Exercise brief:
Take the data below and write out exactly the lines from the one with "METAL_COLOUR, 0.35, 0.9)" through the one with "for node in"; omit every other line.

Extracted records:
****************************************
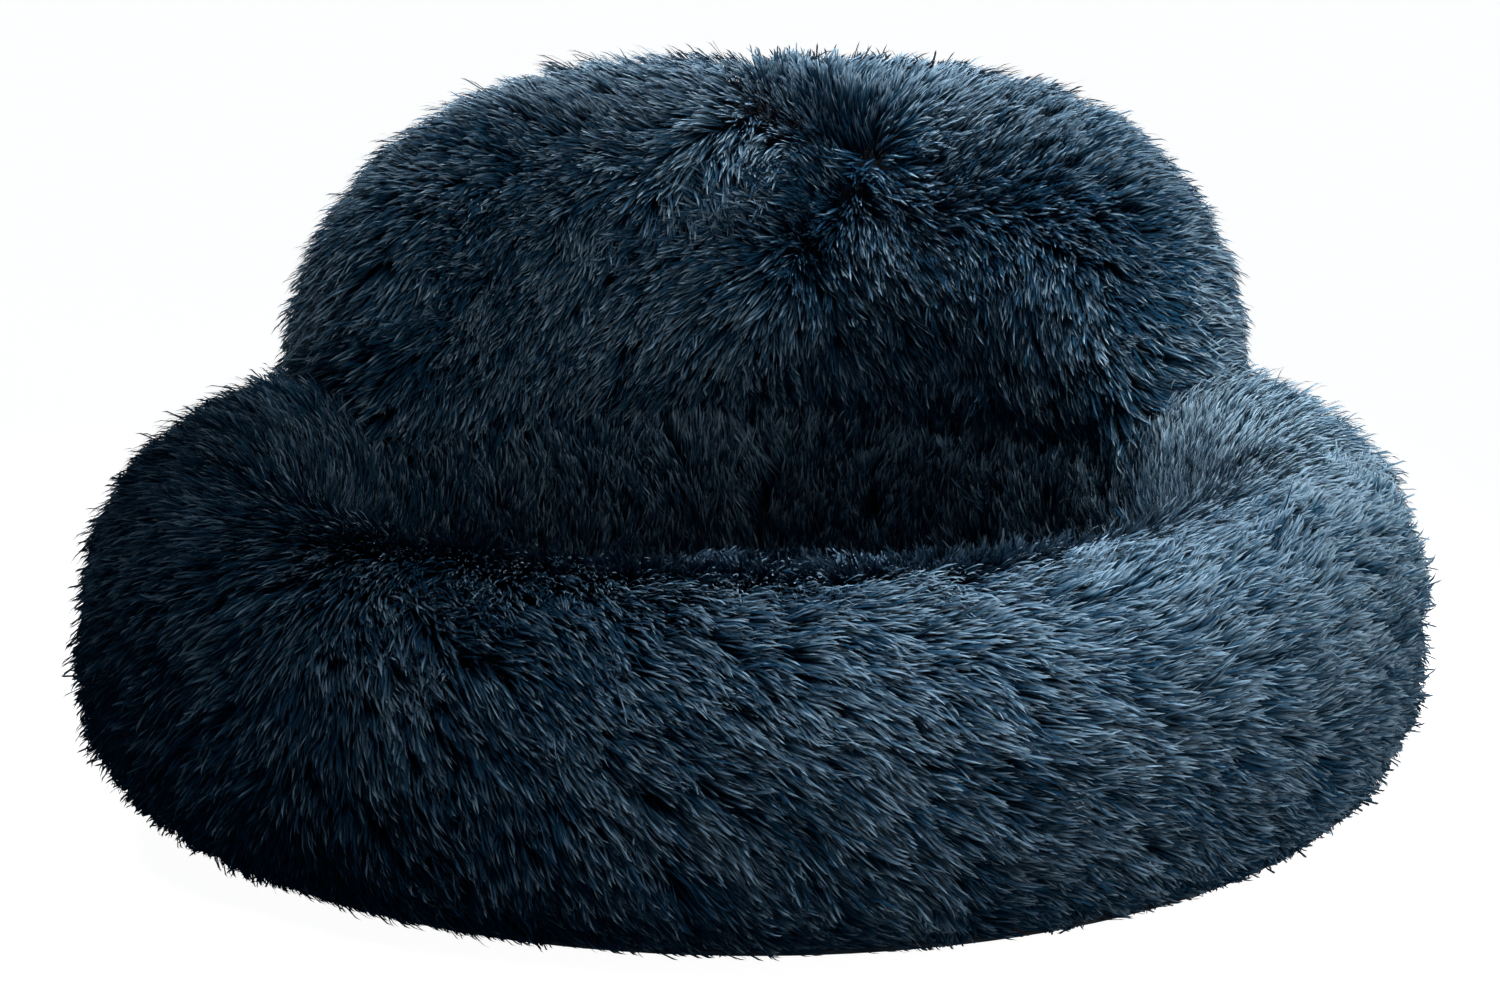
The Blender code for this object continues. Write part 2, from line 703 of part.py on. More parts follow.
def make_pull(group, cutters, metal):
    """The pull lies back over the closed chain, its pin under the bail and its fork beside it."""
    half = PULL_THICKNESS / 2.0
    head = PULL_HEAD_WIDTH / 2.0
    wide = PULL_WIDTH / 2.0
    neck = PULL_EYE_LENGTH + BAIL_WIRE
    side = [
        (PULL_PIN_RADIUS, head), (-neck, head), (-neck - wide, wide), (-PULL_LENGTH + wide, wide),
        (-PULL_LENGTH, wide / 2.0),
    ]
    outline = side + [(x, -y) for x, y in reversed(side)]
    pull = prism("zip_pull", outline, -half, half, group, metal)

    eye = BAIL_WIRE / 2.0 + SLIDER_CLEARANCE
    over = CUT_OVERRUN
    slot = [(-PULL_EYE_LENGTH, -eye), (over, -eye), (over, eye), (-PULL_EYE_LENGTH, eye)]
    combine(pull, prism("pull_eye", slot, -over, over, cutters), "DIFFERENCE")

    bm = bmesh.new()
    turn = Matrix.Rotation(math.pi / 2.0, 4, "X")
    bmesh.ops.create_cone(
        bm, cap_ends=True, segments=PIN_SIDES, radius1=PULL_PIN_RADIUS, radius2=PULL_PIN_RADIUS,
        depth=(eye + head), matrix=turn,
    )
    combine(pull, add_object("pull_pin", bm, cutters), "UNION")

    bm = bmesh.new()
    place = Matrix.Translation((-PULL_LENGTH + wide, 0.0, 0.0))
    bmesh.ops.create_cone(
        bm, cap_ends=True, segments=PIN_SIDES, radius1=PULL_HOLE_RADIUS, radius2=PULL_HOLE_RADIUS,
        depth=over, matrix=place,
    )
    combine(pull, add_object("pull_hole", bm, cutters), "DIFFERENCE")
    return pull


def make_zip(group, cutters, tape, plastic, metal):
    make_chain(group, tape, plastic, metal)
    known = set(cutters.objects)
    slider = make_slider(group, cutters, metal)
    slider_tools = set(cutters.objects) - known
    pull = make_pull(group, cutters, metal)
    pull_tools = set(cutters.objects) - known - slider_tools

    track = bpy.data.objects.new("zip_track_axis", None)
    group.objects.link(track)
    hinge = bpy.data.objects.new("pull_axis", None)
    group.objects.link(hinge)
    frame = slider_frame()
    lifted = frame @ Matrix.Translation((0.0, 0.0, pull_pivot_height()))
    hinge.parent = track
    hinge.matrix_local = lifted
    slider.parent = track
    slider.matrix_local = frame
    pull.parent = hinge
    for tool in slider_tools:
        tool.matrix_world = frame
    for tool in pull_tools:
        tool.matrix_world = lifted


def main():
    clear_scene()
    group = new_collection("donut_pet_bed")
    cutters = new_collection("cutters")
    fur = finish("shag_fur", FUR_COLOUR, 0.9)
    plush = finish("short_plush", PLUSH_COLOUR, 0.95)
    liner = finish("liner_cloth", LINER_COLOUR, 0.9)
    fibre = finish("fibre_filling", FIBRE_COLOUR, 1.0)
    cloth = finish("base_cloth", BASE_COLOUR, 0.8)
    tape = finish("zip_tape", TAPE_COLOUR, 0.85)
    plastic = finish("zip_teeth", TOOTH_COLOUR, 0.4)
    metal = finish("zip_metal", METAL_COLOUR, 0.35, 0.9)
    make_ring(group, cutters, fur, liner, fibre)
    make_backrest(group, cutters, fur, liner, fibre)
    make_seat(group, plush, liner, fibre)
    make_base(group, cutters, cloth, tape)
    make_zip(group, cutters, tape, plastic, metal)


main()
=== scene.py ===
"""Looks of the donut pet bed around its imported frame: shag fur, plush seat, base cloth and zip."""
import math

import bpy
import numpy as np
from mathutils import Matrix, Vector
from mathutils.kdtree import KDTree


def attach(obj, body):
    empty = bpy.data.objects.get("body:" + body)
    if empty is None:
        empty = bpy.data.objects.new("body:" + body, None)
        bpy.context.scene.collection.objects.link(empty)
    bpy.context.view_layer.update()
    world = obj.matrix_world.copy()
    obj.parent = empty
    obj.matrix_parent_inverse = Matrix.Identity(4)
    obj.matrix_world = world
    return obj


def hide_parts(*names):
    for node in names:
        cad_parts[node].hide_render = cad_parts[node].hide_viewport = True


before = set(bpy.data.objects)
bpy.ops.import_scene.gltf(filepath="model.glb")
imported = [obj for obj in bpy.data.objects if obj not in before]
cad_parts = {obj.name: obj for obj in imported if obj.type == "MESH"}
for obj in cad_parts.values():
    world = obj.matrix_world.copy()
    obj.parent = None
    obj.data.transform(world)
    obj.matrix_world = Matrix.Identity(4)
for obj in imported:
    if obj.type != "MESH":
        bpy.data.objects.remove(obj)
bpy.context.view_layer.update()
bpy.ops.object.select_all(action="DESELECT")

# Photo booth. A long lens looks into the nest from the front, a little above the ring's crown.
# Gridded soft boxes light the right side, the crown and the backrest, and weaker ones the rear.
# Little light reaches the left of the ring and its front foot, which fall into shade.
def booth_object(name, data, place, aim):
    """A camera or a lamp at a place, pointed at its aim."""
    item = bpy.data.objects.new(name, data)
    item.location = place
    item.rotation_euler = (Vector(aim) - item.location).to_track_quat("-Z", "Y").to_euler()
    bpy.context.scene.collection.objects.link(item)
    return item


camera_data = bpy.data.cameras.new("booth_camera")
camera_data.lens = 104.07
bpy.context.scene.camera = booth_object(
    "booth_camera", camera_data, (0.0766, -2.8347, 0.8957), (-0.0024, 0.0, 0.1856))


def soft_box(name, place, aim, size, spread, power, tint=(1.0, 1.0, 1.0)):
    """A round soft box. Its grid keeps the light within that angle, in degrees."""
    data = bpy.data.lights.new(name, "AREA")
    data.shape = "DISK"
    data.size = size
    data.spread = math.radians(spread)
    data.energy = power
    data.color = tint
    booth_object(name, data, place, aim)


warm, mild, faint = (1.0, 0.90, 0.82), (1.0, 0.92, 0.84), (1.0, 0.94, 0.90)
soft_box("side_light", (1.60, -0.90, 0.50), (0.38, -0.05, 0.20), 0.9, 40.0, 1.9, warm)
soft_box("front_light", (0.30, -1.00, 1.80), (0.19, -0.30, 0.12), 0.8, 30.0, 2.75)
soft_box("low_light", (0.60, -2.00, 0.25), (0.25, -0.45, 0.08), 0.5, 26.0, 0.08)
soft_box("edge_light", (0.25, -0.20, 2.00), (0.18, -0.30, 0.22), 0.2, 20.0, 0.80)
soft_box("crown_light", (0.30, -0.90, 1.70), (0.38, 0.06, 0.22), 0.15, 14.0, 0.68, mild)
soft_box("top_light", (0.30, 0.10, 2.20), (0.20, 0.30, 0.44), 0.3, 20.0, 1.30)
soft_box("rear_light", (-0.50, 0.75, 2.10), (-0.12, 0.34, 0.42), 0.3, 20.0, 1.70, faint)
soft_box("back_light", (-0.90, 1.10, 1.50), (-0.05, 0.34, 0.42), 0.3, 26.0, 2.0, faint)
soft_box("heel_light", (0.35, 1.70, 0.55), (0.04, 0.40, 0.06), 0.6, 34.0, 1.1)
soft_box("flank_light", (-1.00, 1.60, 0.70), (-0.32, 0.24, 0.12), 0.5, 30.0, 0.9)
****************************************
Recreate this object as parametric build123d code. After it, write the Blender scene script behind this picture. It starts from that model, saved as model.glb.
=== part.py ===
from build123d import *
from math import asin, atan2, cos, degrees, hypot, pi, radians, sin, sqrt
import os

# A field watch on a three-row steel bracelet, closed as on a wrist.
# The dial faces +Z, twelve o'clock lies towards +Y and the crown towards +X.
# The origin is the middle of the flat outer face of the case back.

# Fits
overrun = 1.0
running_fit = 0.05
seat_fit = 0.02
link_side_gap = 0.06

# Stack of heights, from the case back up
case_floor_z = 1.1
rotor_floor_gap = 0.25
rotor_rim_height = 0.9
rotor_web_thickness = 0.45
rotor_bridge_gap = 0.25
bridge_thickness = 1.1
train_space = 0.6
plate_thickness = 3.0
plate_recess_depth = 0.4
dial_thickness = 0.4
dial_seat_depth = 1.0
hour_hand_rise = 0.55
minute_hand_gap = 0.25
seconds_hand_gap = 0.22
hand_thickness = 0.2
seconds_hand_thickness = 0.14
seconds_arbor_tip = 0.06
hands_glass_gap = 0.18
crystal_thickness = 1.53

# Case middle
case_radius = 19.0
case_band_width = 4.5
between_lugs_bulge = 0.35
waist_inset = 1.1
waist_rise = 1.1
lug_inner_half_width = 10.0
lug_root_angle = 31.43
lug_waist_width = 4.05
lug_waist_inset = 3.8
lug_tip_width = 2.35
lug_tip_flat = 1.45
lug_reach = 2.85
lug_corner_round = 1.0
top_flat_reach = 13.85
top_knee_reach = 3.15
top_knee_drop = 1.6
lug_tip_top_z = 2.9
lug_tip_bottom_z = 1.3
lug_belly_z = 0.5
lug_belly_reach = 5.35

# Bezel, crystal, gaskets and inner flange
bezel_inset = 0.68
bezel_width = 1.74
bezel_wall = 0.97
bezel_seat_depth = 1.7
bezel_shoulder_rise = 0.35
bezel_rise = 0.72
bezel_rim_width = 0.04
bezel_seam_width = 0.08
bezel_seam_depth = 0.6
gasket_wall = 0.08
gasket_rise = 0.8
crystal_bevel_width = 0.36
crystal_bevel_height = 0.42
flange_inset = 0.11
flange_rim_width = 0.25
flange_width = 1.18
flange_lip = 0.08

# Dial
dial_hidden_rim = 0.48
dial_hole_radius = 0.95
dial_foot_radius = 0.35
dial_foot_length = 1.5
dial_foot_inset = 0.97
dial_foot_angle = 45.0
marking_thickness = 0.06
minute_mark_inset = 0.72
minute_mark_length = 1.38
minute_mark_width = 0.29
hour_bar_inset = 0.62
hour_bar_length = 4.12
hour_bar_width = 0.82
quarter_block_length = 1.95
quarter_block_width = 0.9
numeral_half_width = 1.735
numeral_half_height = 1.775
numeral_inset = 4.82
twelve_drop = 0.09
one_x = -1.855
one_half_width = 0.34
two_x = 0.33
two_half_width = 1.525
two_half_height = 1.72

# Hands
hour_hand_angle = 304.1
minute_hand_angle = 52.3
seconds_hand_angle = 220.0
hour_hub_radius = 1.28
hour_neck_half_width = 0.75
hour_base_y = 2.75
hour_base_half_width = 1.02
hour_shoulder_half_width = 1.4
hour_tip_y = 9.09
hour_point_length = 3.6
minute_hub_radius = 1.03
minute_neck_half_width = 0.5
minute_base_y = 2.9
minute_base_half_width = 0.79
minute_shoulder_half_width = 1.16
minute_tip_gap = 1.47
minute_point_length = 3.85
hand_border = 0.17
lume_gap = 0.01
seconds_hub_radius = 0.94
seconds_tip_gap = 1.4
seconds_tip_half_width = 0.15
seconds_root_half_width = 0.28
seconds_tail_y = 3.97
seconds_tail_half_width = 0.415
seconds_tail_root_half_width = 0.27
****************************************
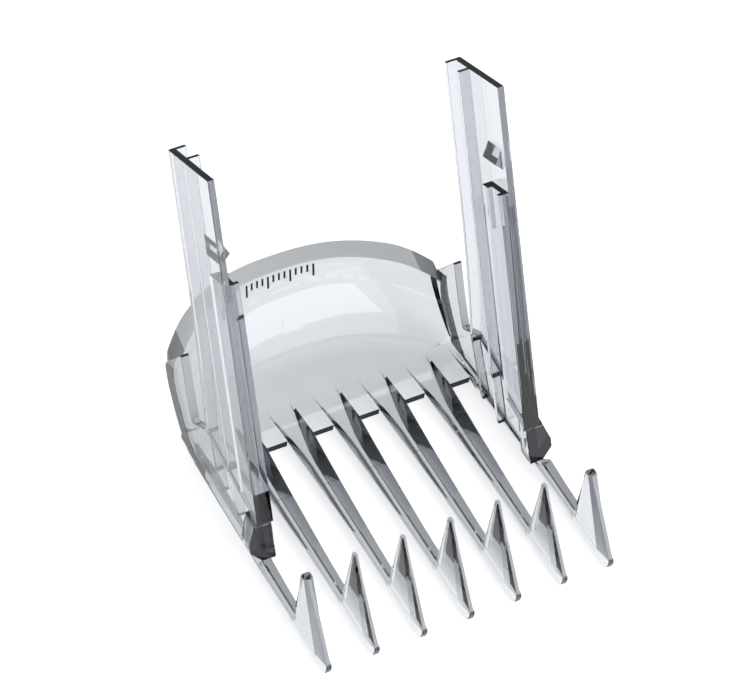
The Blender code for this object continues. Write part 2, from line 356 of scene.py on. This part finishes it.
****************************************
Solution to the exercise:
    metal = finish("zip_metal", METAL_COLOUR, 0.35, 0.9)
    make_ring(group, cutters, fur, liner, fibre)
    make_backrest(group, cutters, fur, liner, fibre)
    make_seat(group, plush, liner, fibre)
    make_base(group, cutters, cloth, tape)
    make_zip(group, cutters, tape, plastic, metal)


main()
=== scene.py ===
"""Looks of the donut pet bed around its imported frame: shag fur, plush seat, base cloth and zip."""
import math

import bpy
import numpy as np
from mathutils import Matrix, Vector
from mathutils.kdtree import KDTree


def attach(obj, body):
    empty = bpy.data.objects.get("body:" + body)
    if empty is None:
        empty = bpy.data.objects.new("body:" + body, None)
        bpy.context.scene.collection.objects.link(empty)
    bpy.context.view_layer.update()
    world = obj.matrix_world.copy()
    obj.parent = empty
    obj.matrix_parent_inverse = Matrix.Identity(4)
    obj.matrix_world = world
    return obj


def hide_parts(*names):
    for node in names:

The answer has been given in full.